We strongly believe that the extended pre-payment will be very beneficial for Russia as it will reduce the temptation to spend stabilisation fund resources domestically, help to optimise interest payments, and eliminate the non-tradable portion of sovereign foreign debt. Nevertheless, this part of the deal will only be possible if Russia offers Germany a premium, at least to cover Germany’s interest payments on Aries.
In 2005, when the issue of possible premiums appeared, the government found it very difficult to market this idea in the Duma. Fortunately, in 2005 Russia, successfully reached a compromise with the Paris Club and pre-paid on par, which ended any tough debates in parliament. At the same time, the extreme loyalty of the current parliament to the Kremlin will push the issue into the political sphere and makes the project realistic should the Kremlin and Putin personally, as is very likely, strongly support it.

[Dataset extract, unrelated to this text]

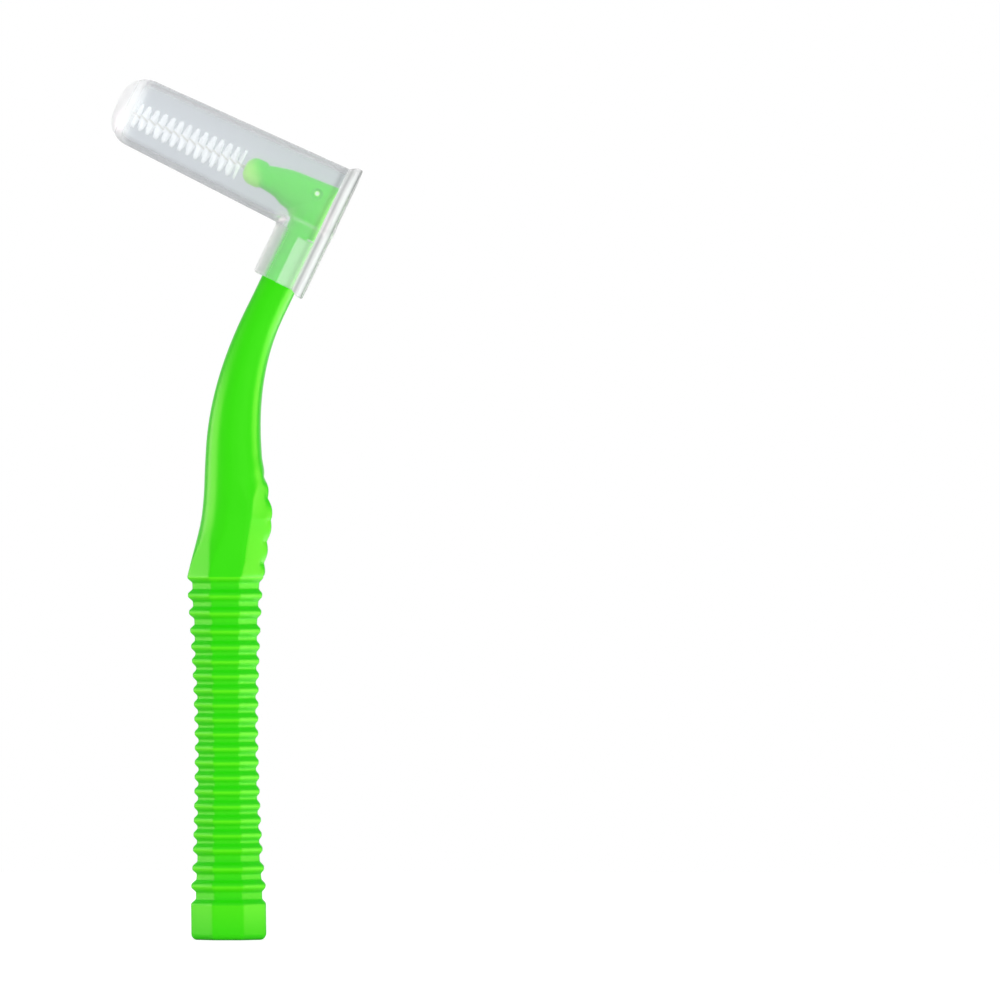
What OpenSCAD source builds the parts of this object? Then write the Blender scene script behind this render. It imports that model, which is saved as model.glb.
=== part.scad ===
// Angled interdental brush with its cap on: a moulded handle with a ribbed grip, a curved neck and
// a short arm, a twisted wire with two rows of filaments, and a clear push-on cap.
// The handle stands on its foot at z = 0 with its length along +Z. The arm points up and to -X.
// The whole brush is symmetric about the plane y = 0, apart from one mould mark and the twist.

/* [Foot] */
// Width of the octagonal foot across its flats
foot_w = 8.67; // [7.5:0.01:12]
// Height of the foot block
foot_h = 4; // [2:0.1:8]
// Radius of the foot's lower edge
foot_round = 0.7; // [0.2:0.05:1.2]

/* [Grip] */
// Height of the ribbed grip, from the foot block to the shoulder
grip_h = 38.3; // [28:0.1:60]
// Width across the crests of the ribs at the waist of the grip
waist_w = 7.45; // [6:0.05:8.5]
// Number of ribs
rib_count = 20; // [10:1:26]
// Depth of the grooves between the ribs
groove_depth = 0.43; // [0.1:0.01:0.7]
// How far the grip leans back to -X over the foot and grip
grip_sweep = 0.37; // [0:0.01:1.5]

/* [Neck] */
// Width of the shoulder across its flats
shoulder_w = 8.82; // [7.5:0.01:12]
// Height from the shoulder to where the neck starts to bend
neck_rise = 14.8; // [14.4:0.1:30]
// How far the neck leans to +X between the shoulder and the bend
neck_sweep = 0.96; // [0:0.02:2]
// Width of the middle of the neck
neck_w = 6.9; // [5.4:0.02:8]
// Depth of the middle of the neck
neck_d = 6.3; // [5:0.05:8]
// Length over which the shoulder narrows into the neck
flare_len = 7.4; // [5:0.1:8.5]
// Length from the shoulder to where the neck starts to taper
taper_start = 8.8; // [8.5:0.1:15]
// Length over which the neck tapers to the stem
taper_len = 23.9; // [14:0.1:25]
// Radius of the bend in the neck
bend_r = 36.7; // [25:0.1:50]
// Angle by which the stem leans away from upright, and the brush points above level
head_lean = 25.7; // [15:0.1:40]
// Length of the straight stem from the bend to the axis of the brush
stem_len = 14.3; // [12.5:0.1:24]
// Width of the stem below the arm
stem_w = 4.34; // [3.6:0.02:5]
// Depth of the stem below the arm
stem_d = 4.4; // [3.4:0.05:4.8]

/* [Thumb rest] */
// Length of the scalloped thumb rest above the shoulder
thumb_len = 14.15; // [10:0.05:14.3]
// Height of the thumb rest over the neck
thumb_rise = 1.5; // [0.4:0.05:2.5]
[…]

Any further foreign debt reduction would indirectly imply buybacks of tradable debt, although the government is unlikely to openly acknowledge this intention. Any way, according to the finance minister, Russia will not direct buy-back Aries as it has no sense in the framework of the Russian foreign debt reduction.
Investment implications: We welcome the idea of more extended pre-payments of the Paris Club debt as they could help Russia to reduce her foreign debt more and avoid domestic spending of the Stabilisation fund. If the deal is successful (which is very likely), the probability of a further upgrade in Russia’s sovereign rating will increase. With the pre-payment, no Russian risk will be included into Aries.